Syrian army warplanes carried out a wave of airstrikes in the Islamic State-held city of Raqqa, activists said, in rare attacks that coincided with the visit by a U.N. envoy to Damascus on Thursday.
Two Syria-based groups as well as the Britain-based Syrian Observatory for Human Rights say warplanes carried out at least 12 airstrikes across the city. They reported casualties but had no specific figures.

It was not immediately clear what was hit.

The city in northern Syria is the self-declared capital of the Islamic State group's so-called Islamic caliphate it has established across parts of Syria and Iraq. The region is often targeted by a U.S.-led coalition fighting IS from the air. The Syrians have occasionally targeted the city as well, but Syrian government airstrikes typically concentrate on other opposition-held areas of the country.

Syrian President Bashar Assad reiterated in an interview with Russian media aired Wednesday that that the U.S. refuses to coordinate with his government in the fight against IS.

For the U.S. officials, "if they cooperate with the Syrian army, this is like recognition of our effectiveness in fighting ISIS," Assad said, using another acronym for the group. He also said that his priority is "defeating terrorism" in Syria.

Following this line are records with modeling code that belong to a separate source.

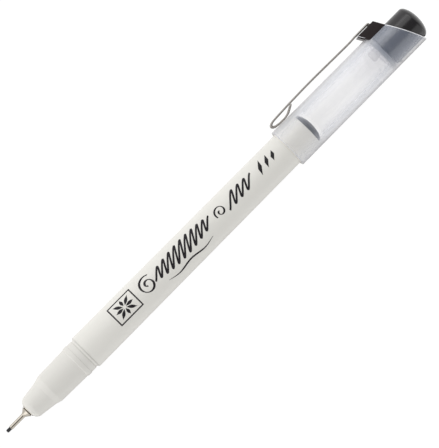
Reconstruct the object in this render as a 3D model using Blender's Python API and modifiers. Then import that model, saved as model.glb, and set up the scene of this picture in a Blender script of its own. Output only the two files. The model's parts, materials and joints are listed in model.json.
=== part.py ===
"""Calligraphy marker with its cap posted on the back of the barrel.

Metres, +Z up. The pen lies on the floor along X with its nib at -X. The origin is the middle of
its footprint. Lengths below are in millimetres: a radius from the pen's axis, or a station along
it, counted from the tip of the nib. Each turned piece is drawn in the pen's own frame, where +Z
runs from the nib to the cap and +X points down at the floor.
"""

import math

import bmesh
import bpy
from mathutils import Vector

MM = 0.001

# Driving dimensions
LENGTH = 146.5
CAP_R = 5.58  # at its mouth
CAP_TOP_R = 5.45
BARREL_FRONT_R = 4.93
BARREL_REAR_R = 4.68
BARREL_BORE_R = 4.1
WIRE_R = 0.3

# Clearances
GAP = 0.3  # between pieces where nothing shows
SEAM = 0.1  # between pieces that meet at a joint line

# Stations along the pen
SLEEVE_FRONT = 1.3
FLARE_START = 5.8
NOSE_FRONT = 7.5
SLEEVE_REAR = 10.2
NOSE_SEAT = SLEEVE_REAR + GAP
BUSH_SEAT = 11.3
BUSH_REAR = 21.5
SHANK_REAR = 15.7
CONE_REAR = 13.6
SHOULDER = 15.2
RIDGE_FRONT = 24.3
RIDGE_REAR = 25.55
BARREL_FRONT = 28.1
SPIGOT_REAR = 35.0
RESERVOIR_FRONT = 36.0
RESERVOIR_REAR = 100.0
WICK_REAR = 40.0
PLUG_FRONT = 101.0
BARREL_REAR = 106.75
DOME_TOP = 108.55
CAP_MOUTH = 99.55
CAP_STEP = 109.1
BOSS_FRONT = 130.8
PARTITION = 133.0
SOCKET = 134.1
BEAD = 135.7
CUT_MIDDLE = 141.5
RIM = 144.5

# Radii. The nib's shank runs with 0.09 round it in the sleeve, which has no room for more.
SHANK_R = 0.45
SLEEVE_R = 0.69
SLEEVE_WALL = 0.15
FLARE_R = 1.83
NOSE_BORE_R = FLARE_R + SEAM
NOSE_R = 3.17
CONE_R = 3.8
GRIP_FRONT_R = 4.32
GRIP_REAR_R = 4.48
RIDGE_R = 4.67
NECK_R = 4.55
SPIGOT_R = BARREL_BORE_R - GAP
SPIGOT_BORE_R = 3.0
SEAT_BORE_R = 1.2
BUSH_R = 2.2
BUSH_BORE_R = 0.75
WICK_R = 1.2
RESERVOIR_R = 3.3
FILM_WALL = 0.2
DOME_R = 4.27
MOUTH_BORE_R = 4.9
CHAMBER_R = 4.37
CAP_PLUG_R = 4.65
BEAD_R = 5.0
BOSS_R = 1.4
BOSS_OFFSET = 1.08

# Clip block: a slanted block on the cap plug, and the wire clip that hooks into it
CUT_ANGLE = math.radians(27)
BLOCK_ANGLE = math.radians(29.3)
BLOCK_OUTER = 7.31
BLOCK_INNER = 4.4
BLOCK_NIB_END = 132.1
BLOCK_LENGTH = 5.45
BLOCK_HALF_WIDTH = 3.1
LEG_HALF_GAP = 2.4
LEG_STATION = 136.35
PIVOT_R = 6.9
STUB_END_R = 6.3
HOLE_R = WIRE_R + 0.15
HOLE_DEPTH = 1.3

# The block's lower corner touches the floor beside the cap, so the pen doesn't roll.
CORNER_R = math.hypot(BLOCK_OUTER, BLOCK_HALF_WIDTH)
CORNER_ANGLE = math.atan2(BLOCK_HALF_WIDTH, BLOCK_OUTER)
CLIP_DROP = math.asin(CAP_R / CORNER_R) - CORNER_ANGLE
AXIS_Y = -1.4  # the clip reaches further out at +Y than the cap does at -Y

STEPS = 48
SMALL_STEPS = 24


def clear_scene():
    for obj in list(bpy.data.objects):
        bpy.data.objects.remove(obj)


def new_collection(name):
    collection = bpy.data.collections.new(name)
    bpy.context.scene.collection.children.link(collection)
    return collection


def make_material(name, colour, roughness, metallic=0.0, alpha=1.0):
    mat = bpy.data.materials.new(name)
    mat.use_nodes = True
    shader = mat.node_tree.nodes["Principled BSDF"]
    shader.inputs["Base Color"].default_value = (*colour, 1)
    shader.inputs["Roughness"].default_value = roughness
    shader.inputs["Metallic"].default_value = metallic
    shader.inputs["Alpha"].default_value = alpha
    return mat


def make_empty(name, parent, location, rotation):
    empty = bpy.data.objects.new(name, None)
    parts.objects.link(empty)
    empty.parent = parent
    empty.location = [value * MM for value in location]
    empty.rotation_euler = rotation
    return empty


def add_object(name, data, parent, collection):
    obj = bpy.data.objects.new(name, data)
    collection.objects.link(obj)
    obj.parent = parent
    return obj


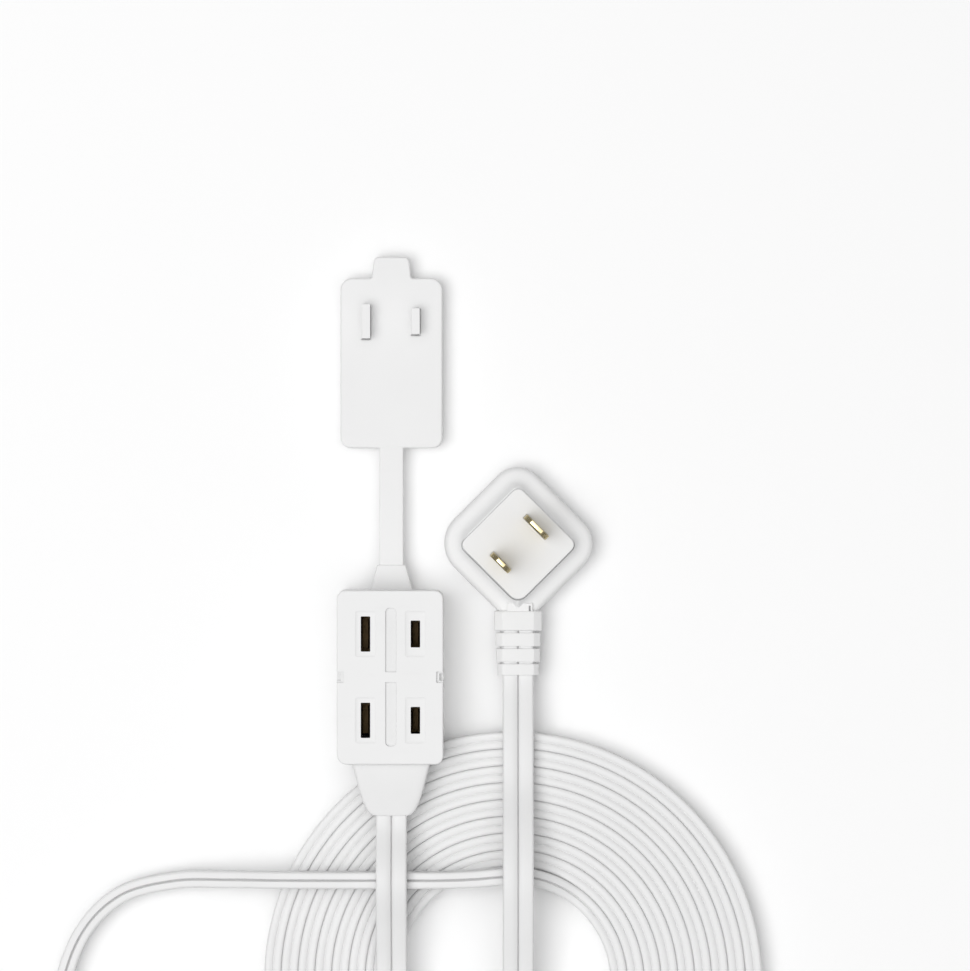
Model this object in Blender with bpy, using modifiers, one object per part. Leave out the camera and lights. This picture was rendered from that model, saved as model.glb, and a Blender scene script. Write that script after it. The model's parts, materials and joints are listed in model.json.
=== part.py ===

Russia is trying to convince the West of the need to work with Syria in the fight against IS.
Thursday's airstrikes on Raqqa coincided with a visit by the U.N. envoy to Syria, Staffan de Mistura, to Damascus. De Mistura met with Foreign Minister Walid al-Moallem, who repeated to him that fighting terrorism was the Syrian government's priority, according to the state-run news agency SANA.